Consider the case shown in the slides:

\[L(\theta) = \lVert u_\theta - u_0 \rVert_2^2, \qquad B(\theta) \, u_\theta = y\]

$u_\theta$ is a vector and $B$ is a matrix.

[6.6]. Show that

\[\frac{\partial u_\theta}{\partial \theta} = - B(\theta)^{-1} \frac{\partial B}{\partial \theta} u_\theta\]

[6.6]. Use the previous result to show that

\[\frac{\partial L}{\partial \theta} = - 2 (u_\theta - u_0)^T B(\theta)^{-1} \frac{\partial B}{\partial \theta} u_\theta\]

Assume that you have a numerical algorithm, denoted LinearSolve(A,b,x), to solve linear systems of the form $Ax=b$ where $A$ is a matrix.

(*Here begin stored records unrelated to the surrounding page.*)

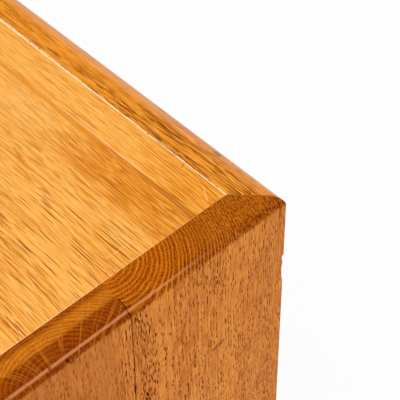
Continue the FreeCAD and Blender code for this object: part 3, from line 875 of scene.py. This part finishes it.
def strip_marks(state):
    shader, wood = state["shader"], state["wood"]
    x, y, _ = from_corner(state)
    near = x.ramp(-70.0, -10.0)
    ragged = shader.noise(shader.vector(x / 3.0, y / 0.6, 2.0), 2.0)
    # Pale line in the joint to the apron: pale dust, painted paler still as a highlight along the edge.
    gap_fill_and_highlight = y.near(0.0, x.ramp(-90.0, -150.0, 0.42, 0.65), 0.4) * ragged.ramp(0.28, 0.5)
    dusty = gap_fill_and_highlight * (x.near(-46.0, 6.0, 4.0) * ragged.ramp(0.62, 0.42))
    state["face"] = shader.layers(
        state["face"],
        (near * 0.5, srgb(242, 150, 16)),
        (near * wood["line"].ramp(0.49, 0.58) * 0.7, srgb(178, 88, 2)),
        (y.near(SEAM, 0.4, 0.7) * x.ramp(-62.0, -28.0) * 0.7, srgb(150, 72, 8)),
        (y.near(SEAM + 1.0, 0.2, 0.6) * x.near(-76.0, 22.0, 25.0) * 0.4, srgb(250, 198, 146)),
        (gap_fill_and_highlight * 0.9, srgb(255, 226, 180)),
        (dusty * 0.8, srgb(150, 100, 90)),
        (stroke(x, y, *STRIP_SCRATCH, 0.08, 0.25) * 0.65, srgb(255, 210, 140)),
        (stroke(x, y, *TICK, 0.14, 0.3) * 0.75, srgb(140, 62, 4)))


oak_field = oak("oak_field", "x", (mm(IN_Y) - 640.0, mm(TOP_Z) - 220.0), like(
    OAK, clouds=0.3, streaks=0.6, lines=0.85, pore=srgb(138, 50, 0),
    grain=dict(pitch=3.0, pore_size=0.7, pore_length=24.0, pore_width=0.20, line_size=0.5, line_length=18.0,
               sway=1.4)), (field_marks,))
oak_strip = oak("oak_strip", "x", (mm(IN_Y) + 90.0, mm(TOP_Z) - 300.0), like(
    OAK, light=srgb(250, 178, 78), warm=srgb(240, 158, 54), lines=0.85, pores=0.4, streaks=0.5, clouds=0.3,
    pore=srgb(164, 66, 0),
    grain=dict(pitch=2.0, pore_size=0.7, pore_length=16.0, line_size=0.6, line_length=26.0, sway=0.4)),
    (strip_marks,))

# %% [markdown]
# ## Oak of the apron, the rail and the rest
#
# The apron has the darkest and shortest dashes, in clusters, and on its roll a dull pink reflection is
# painted.
# A fine noise draws the dashes and a wide one the clusters, because the pores alone lie too evenly.  A dent
# is painted, and pressed in with relief.  The drawer fronts and the boards further off need no marks.

# %% Apron, rail, drawer fronts and case
DENT = (-25.0, 17.0)


def apron_marks(state):
    shader = state["shader"]
    x, y, z = from_corner(state)
    clusters = shader.noise(shader.vector(x / 44.0, y / 3.4, z / 3.4), 2.0)
    short = shader.noise(shader.vector(x / 13.0, y / 0.55, z / 0.55), 2.0)
    dark = short.ramp(0.47, 0.54) * clusters.ramp(0.40, 0.56) * y.ramp(15.0, 9.0, 0.25, 1.0)
    dark = dark * (0.95 - x.near(-180.0, 40.0, 70.0) * 0.3)
    dent = x.near(DENT[0], 1.6, 1.8) * y.near(DENT[1], 0.5, 1.0)
    # Painted reflection: pale pink near the top of the roll, where it turns away and mirrors the white room
    # at a grazing angle.
    grazing_reflection = y.ramp(11.5, 16.5) * z.ramp(-2.0, -0.6)
    ragged = shader.noise(shader.vector(x / 3.0, 0.0, 6.0), 2.0).ramp(0.34, 0.50)
    # Pale line at the apron's inner edge: pale dust in the joint, painted paler still as a highlight.
    apron_fill_and_highlight = y.near(0.0, x.ramp(-90.0, -150.0, 0.1, 0.5), 0.5) * z.ramp(-1.6, -0.8) * ragged
    # Painted sheen: the same pink lower on the roll; the extra coat there is real gloss.
    over = z.ramp(-0.1, -2.4) * z.ramp(-9.0, -6.0)
    state["face"] = shader.layers(
        state["face"],
        (x.near(-170.0, 40.0, 100.0) * 0.5, srgb(244, 153, 34)),
        (dark, srgb(122, 46, 0)),
        (dent * 0.85, srgb(84, 50, 34)),
        (grazing_reflection * x.ramp(0.0, -50.0, 0.25, 0.45), srgb(226, 160, 122)),
        (apron_fill_and_highlight * 0.75, srgb(255, 222, 178)),
        (over * 0.5, srgb(226, 164, 130)))
    state["coat"] = state["coat"] * (1.0 - dark * 0.8) + over * 0.6
    state["height"] = state["height"] - dent * 4.0


oak_apron = oak("oak_apron", "x", (mm(IN_Y) + 11.0, mm(TOP_Z) - 160.0), like(
    OAK, light=srgb(244, 158, 38), deep=srgb(222, 126, 14), line=srgb(156, 70, 0), pore=srgb(120, 46, 0),
    lines=0.9, streaks=0.8, fibres=0.3,
    grain=dict(pitch=1.8, pore_size=0.8, pore_length=14.0, line_size=0.65, line_length=22.0, sway=0.6)),
    (apron_marks,))
oak_front = oak("oak_drawer_front", "x", (mm(FRONT_Y) + 140.0, 480.0), like(
    OAK, clouds=0.35, figure=0.45, grain=dict(pitch=3.4, pore_size=0.9, pore_length=26.0, pore_width=0.16)))
oak_case = oak("oak_case", "x", (60.0, -90.0), like(OAK, clouds=0.35, grain=dict(pitch=3.0)))

# %% [markdown]
# ## Inside the drawers
#
# The boxes are of a paler wood with small flecks, left with a thin matt seal, so that the tails of the
# dovetails stand out against the oak fronts.  A formula of its own isn't needed: the oak's does it with
# wider, shorter pores and other colours.  Runners, dowels and glue blocks are of the same kind of wood, a
# little browner.

# %% Box wood
BEECH = like(
    OAK, light=srgb(226, 184, 130), deep=srgb(216, 170, 114), warm=srgb(206, 158, 104),
    pale=srgb(234, 198, 148), line=srgb(196, 146, 92), pore=srgb(150, 98, 56), end=srgb(196, 148, 92),
    end_deep=srgb(172, 122, 70), end_line=srgb(214, 168, 112), end_pore=srgb(132, 84, 44),
    end_ray=srgb(222, 178, 122),
    streaks=0.6, figure=0.25, clouds=0.4, fibres=0.4, lines=0.35, pores=0.6, coat=0.05, roughness=0.55,
    grain=dict(pitch=3.2, pore_size=1.3, pore_length=3.0, pore_width=0.05, sway=0.5))
box_side = oak("box_wood_lengthwise", "y", (330.0, 420.0), BEECH)
box_back = oak("box_wood_crosswise", "x", (190.0, 470.0), BEECH)
RUNNER = like(BEECH, light=srgb(210, 160, 104), deep=srgb(196, 144, 88), warm=srgb(184, 130, 76), coat=0.0)
runner_wood = oak("runner_wood", "y", (-60.0, 400.0), RUNNER)
dowel_wood = oak("dowel_wood", "x", (25.0, 300.0), RUNNER)

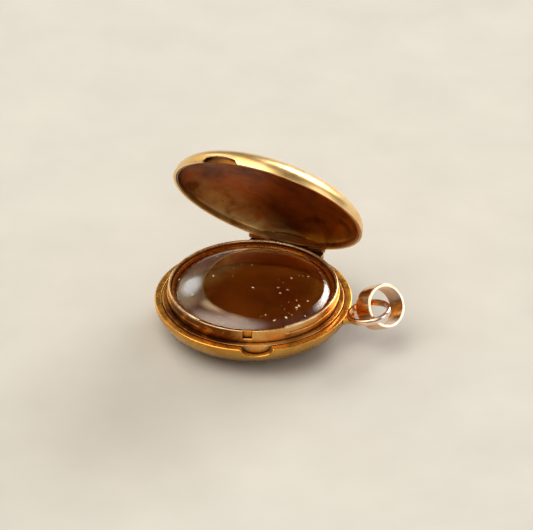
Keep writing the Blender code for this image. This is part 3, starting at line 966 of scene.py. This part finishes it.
def make_looks():
    """The metals by the sub-part that they are for. Each takes its bright, deep and dirt-and-painted-shade
    colours. Some are lit and shaded copies of one gold: the lid's outside paler and brighter as painted light; the
    case's outside darker, and the lid's inside, the lip, the well and the hinge dark, as painted shade.
    """
    looks = {}
    # A darker copy of the gold on the case's outside, painted shade.
    looks["case"] = gold(
        "case_gold_look", (0.66, 0.37, 0.085), (0.47, 0.22, 0.035), (0.09, 0.035, 0.008),
        rough=(0.2, 0.34), wear=0.12, mottling=0.04, scratched=0.5, painted_light_bands=CASE_PAINTED_LIGHT,
    )
    looks["rim"] = gold(
        "rim_gold_look", (0.74, 0.36, 0.065), (0.46, 0.16, 0.018), (0.07, 0.022, 0.005),
        rough=(0.18, 0.36), crevice=0.001, wear=0.12, turning=0.000005, painted_light_bands=RIM_PAINTED_LIGHT,
    )
    looks["bezel"] = gold(
        "bezel_gold_look", (0.8, 0.34, 0.06), (0.5, 0.15, 0.018), (0.07, 0.022, 0.005),
        rough=(0.18, 0.36), crevice=0.001, wear=0.12, turning=0.000005,
    )
    # A paler, brighter copy of the gold on the lid's outside, painted light.
    looks["lid"] = gold(
        "lid_gold_painted_light", (0.95, 0.7, 0.35), (0.86, 0.54, 0.2), (0.1, 0.04, 0.008),
        rough=(0.26, 0.36), wear=0.2, mottling=0.02, scratched=0.15,
    )
    # A dark copy of the gold on the lid's inside, painted shade, with painted reflections.
    looks["inside"] = gold(
        "lid_inside_painted_shade", (0.42, 0.115, 0.01), (0.13, 0.03, 0.005), (0.03, 0.01, 0.003),
        rough=(0.26, 0.45), wear=0.2, scratched=0.4, painted_light_bands=LID_PAINTED_REFLECTIONS,
    )
    # A dark copy of the gold on the lid's lip, painted shade, with painted reflections.
    looks["lip"] = gold(
        "lip_gold_painted_shade", (0.3, 0.13, 0.022), (0.15, 0.055, 0.01), (0.03, 0.01, 0.003),
        rough=(0.26, 0.45), wear=0.2, scratched=0.4, painted_light_bands=LID_PAINTED_REFLECTIONS,
    )
    # A dark copy of the gold in the well, painted shade, with painted light where light comes through the glass.
    looks["well"] = gold(
        "well_gold_painted_shade", (0.4, 0.12, 0.01), (0.25, 0.062, 0.005), (0.1, 0.03, 0.005),
        rough=(0.35, 0.5), patch=90.0, wear=0.1, mottling=0.05, scratched=0.3, painted_light_bands=WELL_PAINTED_LIGHT,
    )
    # A dark copy of the gold on the hinge, painted shade.
    looks["hinge"] = gold(
        "hinge_gold_painted_shade", (0.4, 0.17, 0.03), (0.22, 0.08, 0.012), (0.03, 0.012, 0.004),
        rough=(0.25, 0.5), wear=0.25,
    )
    looks["rose"] = gold(
        "rose_gold_look", (0.93, 0.67, 0.48), (0.84, 0.45, 0.2), (0.14, 0.05, 0.015),
        rough=(0.1, 0.26), wear=0.25, mottling=0.06, scratched=0.5, painted_light_bands=ROSE_PAINTED_LIGHT,
    )
    return looks


def main():
    bpy.context.scene.view_settings.view_transform = "Standard"
    make_camera()
    make_floor()
    make_lights()
    looks = make_looks()
    make_back_shell(looks["case"], looks["well"])
    make_rings(looks["rim"], looks["well"])
    make_glazing(looks["bezel"], crystal_glass())
    make_lid(looks["lid"], looks["inside"], looks["lip"])
    make_barrel(looks["hinge"])
    make_leaves(looks["hinge"])
    make_loop(looks["rose"], looks["case"])
    make_bail(looks["rose"])


main()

[6.6]. Explain how you can use LinearSolve to calculate $- 2 (u_\theta - u_0)^T B(\theta)^{-1} \; ?$ What are the arguments of LinearSolve(___,___,___) ?

The next questions refer to video “6.7 Training Methods: Summary”.

[6.7]. Which methods apply when observations are sparse?
[6.7]. Which methods do not require optimizing over the state variable $u$?

The next questions refer to video “6.8 ADCME Overview”.

[6.8]. Between TensorFlow (TF) eager and TensorFlow graph, which one has the best performance in terms of AD capabilities?
[6.8]. Besides ADCME, is there a Julia library that offers AD capabilities? Which one is it?
[6.8]. How does the performance of PyTorch compare with TF eager and TF graph?

See slides 44 to 47 for examples of applications of ADCME. These are not in the videos.

The next question refers to video “6.9 Physics informed learning conclusion”.

[6.9]. What are the four training algorithms we covered in this module? See slide 50.